_WHAT IS NEEDED_
Repeat exactly each line of the data provided below.

++++

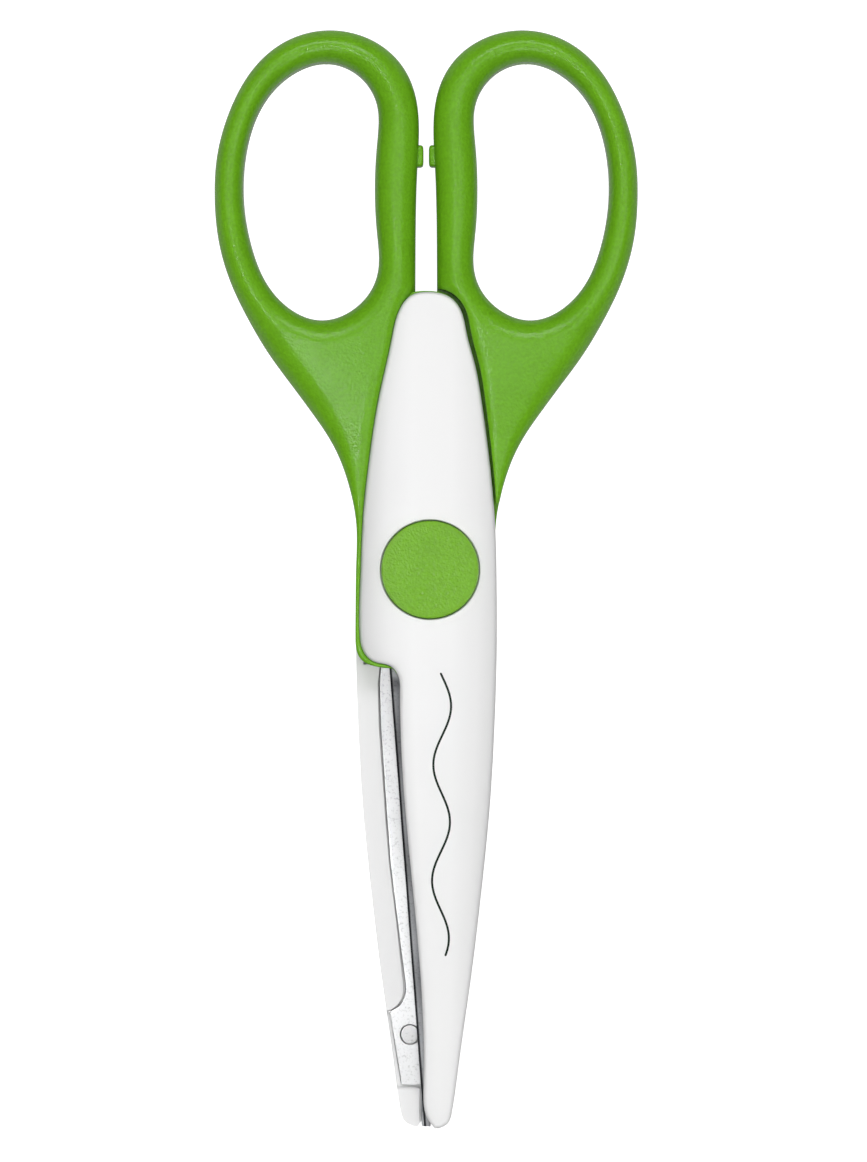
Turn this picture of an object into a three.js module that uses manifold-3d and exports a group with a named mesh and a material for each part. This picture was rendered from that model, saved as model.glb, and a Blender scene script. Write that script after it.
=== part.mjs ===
// Decorative edge scissors with a wave cut, 165 mm long.
//
// Millimetres, +Z up. The scissors lie flat: +Y runs from the pivot to the finger loops, -Y to the tips,
// and the pivot's axis is Z. The origin is on that axis, level with the outer face of the rear pivot cap.
//
// Both halves are made in one local frame, where u is the distance from the mid-plane between the
// blades to the outside. The front half stands as made. The rear half is the same half turned over
// about the Y axis, and its blade's wave is counted the other way, so the two blades nest.

import * as THREE from "three";
import { mergeVertices } from "three/addons/utils/BufferGeometryUtils.js";
import Module from "manifold-3d";

const wasm = await Module();
wasm.setup();

// ---- driving dimensions ----

const HALF_THICKNESS = 6; // mid-plane to the outer face of a pivot cap
const SLIT = 0.15; // mid-plane to the inner face of a tang
const LOOP_HALF = 5.6; // half the thickness of a finger loop
const WEB_HALF = 4.9; // half the thickness of the web near the pivot
const TANG_TOP = 3.4;
const TANG_THIN = 1.2; // the tang's outer face under the blade's root
const SEAM = 0.1; // play between pieces that are fixed together
const COVER_INNER = 1.4; // the cover's inner face beside the blade
const COVER_WALL = 1.1; // the cover's wall round the tang
const CROWN_DROP = 1.2; // from the crown's top line to its sides
const PARTING_Y = 45; // above the top of the cover

const WAVE_HEIGHT = 1.3; // half of the wave's full height
const WAVE_LENGTH = 17.4;
const WAVE_START = 18; // distance from the pivot where the wave begins
const BLADE_GAP = 0.1; // rim to the shared wave surface
const BLADE_THICK = 0.8;
const PLATE_INNER = 1.5; // the flat plate's inner face
const RIM_WIDTH = 1.5;
const RIM_FADE = 1.3; // width over which the rim turns into the plate
const CUT_AT_PIVOT = -6.62; // x of the cutting edge's line level with the pivot
const CUT_SLOPE = -0.0752; // change of that x per millimetre of y
const ROOT_START = 7.5; // distance from the pivot where the blade's root begins
const ROOT_END = 18; // and where the tang under it ends
const TIP_END = 84;

const CAP_X = 0.59; // the cap's centre is a little off the pivot's axis
const CAP_RADIUS = 7.35;
const CAP_INNER = 4.8;
const SEAT_RADIUS = 6.5; // the counterbore under the cap
const SEAT_TOP = 2.6; // outer face of the tang in that counterbore
const SCREW_RADIUS = 1.9;
const HEAD_RADIUS = 3.6;
const SLEEVE_RADIUS = 3;
const FRICTION_RADIUS = 5.1;
const SCREW_END = 4.5; // mid-plane to the screw's far end
const NUT_RADIUS = 3.8; // to the nut's corners
const STUD_RADIUS = 1.45;
const STUD_PLAY = 0.06;
const TIP_STUD = [2.43, -70];
const ROOT_STUDS = [[-1.5, -11.2], [3.4, -10.6]];
const ROUND = 28; // sides of a round piece
const FAR = 9; // beyond every outer face, for cutters

// ---- materials ----

function finish(color, roughness, metalness = 0) {
  return new THREE.MeshStandardMaterial({ color, roughness, metalness });
}

const green = finish(0x6eb02b, 0.45);
const white = finish(0xf0f0f0, 0.35);
const steel = finish(0xcfd1d3, 0.3, 1);
const studGrey = finish(0xdcdcdc, 0.4);
const hardware = finish(0xb4b6b8, 0.35, 1);
const nylon = finish(0xe9e6dc, 0.6);

// ---- outlines, as x and y in the local frame ----

// A smooth line through points.
function smooth(points, steps = 4) {
  const curve = new THREE.SplineCurve(points.map(([x, y]) => new THREE.Vector2(x, y)));
  return curve.getPoints((points.length - 1) * steps);
}

function vectors(points) {
  return points.map(([x, y]) => new THREE.Vector2(x, y));
}

// The cover's long right edge, from its top between the loops to the tip.
const coverRight = smooth([
  [0.6, 41.6], [3.2, 41.0], [4.9, 39.4], [6.1, 35.3], [7.3, 30.8], [8.35, 25], [9.7, 14.5], [10.35, 6],
  [10.52, -3], [10.5, -13], [10.2, -24], [9.55, -35.5], [8.3, -48.2], [6.7, -61.5], [5, -73.5], [3.95, -81],
  [3.1, -83.2], [1.9, -83.8],
], 2);

// The cover's left edge, from the tip along the blade, round the shoulder and up beside the web.
const coverLeft = smooth([
  [1.2, -83.7], [0.35, -82.6], [-0.4, -77.5], [-2.4, -44], [-3.9, -18.5], [-4.3, -15.5], [-5.4, -14.2],
  [-7.6, -13.6], [-9.2, -12.2], [-9.85, -9.5], [-9.75, -1], [-9.35, 8.2], [-8.55, 16], [-7.05, 26],
  [-5.2, 34.4], [-3.8, 39.3], [-2.2, 41.1],
], 2);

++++

_RESPONSE BELOW_
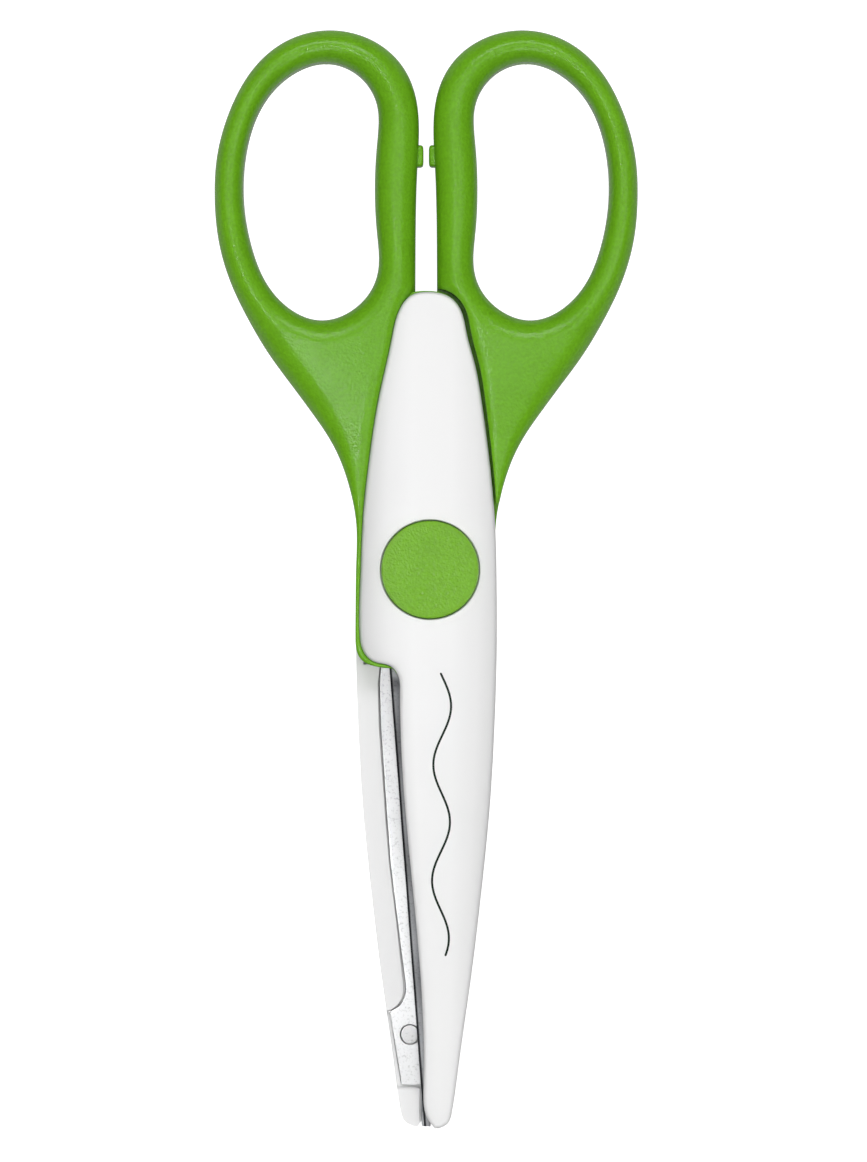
Turn this picture of an object into a three.js module that uses manifold-3d and exports a group with a named mesh and a material for each part. This picture was rendered from that model, saved as model.glb, and a Blender scene script. Write that script after it.
=== part.mjs ===
// Decorative edge scissors with a wave cut, 165 mm long.
//
// Millimetres, +Z up. The scissors lie flat: +Y runs from the pivot to the finger loops, -Y to the tips,
// and the pivot's axis is Z. The origin is on that axis, level with the outer face of the rear pivot cap.
//
// Both halves are made in one local frame, where u is the distance from the mid-plane between the
// blades to the outside. The front half stands as made. The rear half is the same half turned over
// about the Y axis, and its blade's wave is counted the other way, so the two blades nest.

import * as THREE from "three";
import { mergeVertices } from "three/addons/utils/BufferGeometryUtils.js";
import Module from "manifold-3d";

const wasm = await Module();
wasm.setup();

// ---- driving dimensions ----

const HALF_THICKNESS = 6; // mid-plane to the outer face of a pivot cap
const SLIT = 0.15; // mid-plane to the inner face of a tang
const LOOP_HALF = 5.6; // half the thickness of a finger loop
const WEB_HALF = 4.9; // half the thickness of the web near the pivot
const TANG_TOP = 3.4;
const TANG_THIN = 1.2; // the tang's outer face under the blade's root
const SEAM = 0.1; // play between pieces that are fixed together
const COVER_INNER = 1.4; // the cover's inner face beside the blade
const COVER_WALL = 1.1; // the cover's wall round the tang
const CROWN_DROP = 1.2; // from the crown's top line to its sides
const PARTING_Y = 45; // above the top of the cover

const WAVE_HEIGHT = 1.3; // half of the wave's full height
const WAVE_LENGTH = 17.4;
const WAVE_START = 18; // distance from the pivot where the wave begins
const BLADE_GAP = 0.1; // rim to the shared wave surface
const BLADE_THICK = 0.8;
const PLATE_INNER = 1.5; // the flat plate's inner face
const RIM_WIDTH = 1.5;
const RIM_FADE = 1.3; // width over which the rim turns into the plate
const CUT_AT_PIVOT = -6.62; // x of the cutting edge's line level with the pivot
const CUT_SLOPE = -0.0752; // change of that x per millimetre of y
const ROOT_START = 7.5; // distance from the pivot where the blade's root begins
const ROOT_END = 18; // and where the tang under it ends
const TIP_END = 84;

const CAP_X = 0.59; // the cap's centre is a little off the pivot's axis
const CAP_RADIUS = 7.35;
const CAP_INNER = 4.8;
const SEAT_RADIUS = 6.5; // the counterbore under the cap
const SEAT_TOP = 2.6; // outer face of the tang in that counterbore
const SCREW_RADIUS = 1.9;
const HEAD_RADIUS = 3.6;
const SLEEVE_RADIUS = 3;
const FRICTION_RADIUS = 5.1;
const SCREW_END = 4.5; // mid-plane to the screw's far end
const NUT_RADIUS = 3.8; // to the nut's corners
const STUD_RADIUS = 1.45;
const STUD_PLAY = 0.06;
const TIP_STUD = [2.43, -70];
const ROOT_STUDS = [[-1.5, -11.2], [3.4, -10.6]];
const ROUND = 28; // sides of a round piece
const FAR = 9; // beyond every outer face, for cutters

// ---- materials ----

function finish(color, roughness, metalness = 0) {
  return new THREE.MeshStandardMaterial({ color, roughness, metalness });
}

const green = finish(0x6eb02b, 0.45);
const white = finish(0xf0f0f0, 0.35);
const steel = finish(0xcfd1d3, 0.3, 1);
const studGrey = finish(0xdcdcdc, 0.4);
const hardware = finish(0xb4b6b8, 0.35, 1);
const nylon = finish(0xe9e6dc, 0.6);

// ---- outlines, as x and y in the local frame ----

// A smooth line through points.
function smooth(points, steps = 4) {
  const curve = new THREE.SplineCurve(points.map(([x, y]) => new THREE.Vector2(x, y)));
  return curve.getPoints((points.length - 1) * steps);
}

function vectors(points) {
  return points.map(([x, y]) => new THREE.Vector2(x, y));
}

// The cover's long right edge, from its top between the loops to the tip.
const coverRight = smooth([
  [0.6, 41.6], [3.2, 41.0], [4.9, 39.4], [6.1, 35.3], [7.3, 30.8], [8.35, 25], [9.7, 14.5], [10.35, 6],
  [10.52, -3], [10.5, -13], [10.2, -24], [9.55, -35.5], [8.3, -48.2], [6.7, -61.5], [5, -73.5], [3.95, -81],
  [3.1, -83.2], [1.9, -83.8],
], 2);

// The cover's left edge, from the tip along the blade, round the shoulder and up beside the web.
const coverLeft = smooth([
  [1.2, -83.7], [0.35, -82.6], [-0.4, -77.5], [-2.4, -44], [-3.9, -18.5], [-4.3, -15.5], [-5.4, -14.2],
  [-7.6, -13.6], [-9.2, -12.2], [-9.85, -9.5], [-9.75, -1], [-9.35, 8.2], [-8.55, 16], [-7.05, 26],
  [-5.2, 34.4], [-3.8, 39.3], [-2.2, 41.1],
], 2);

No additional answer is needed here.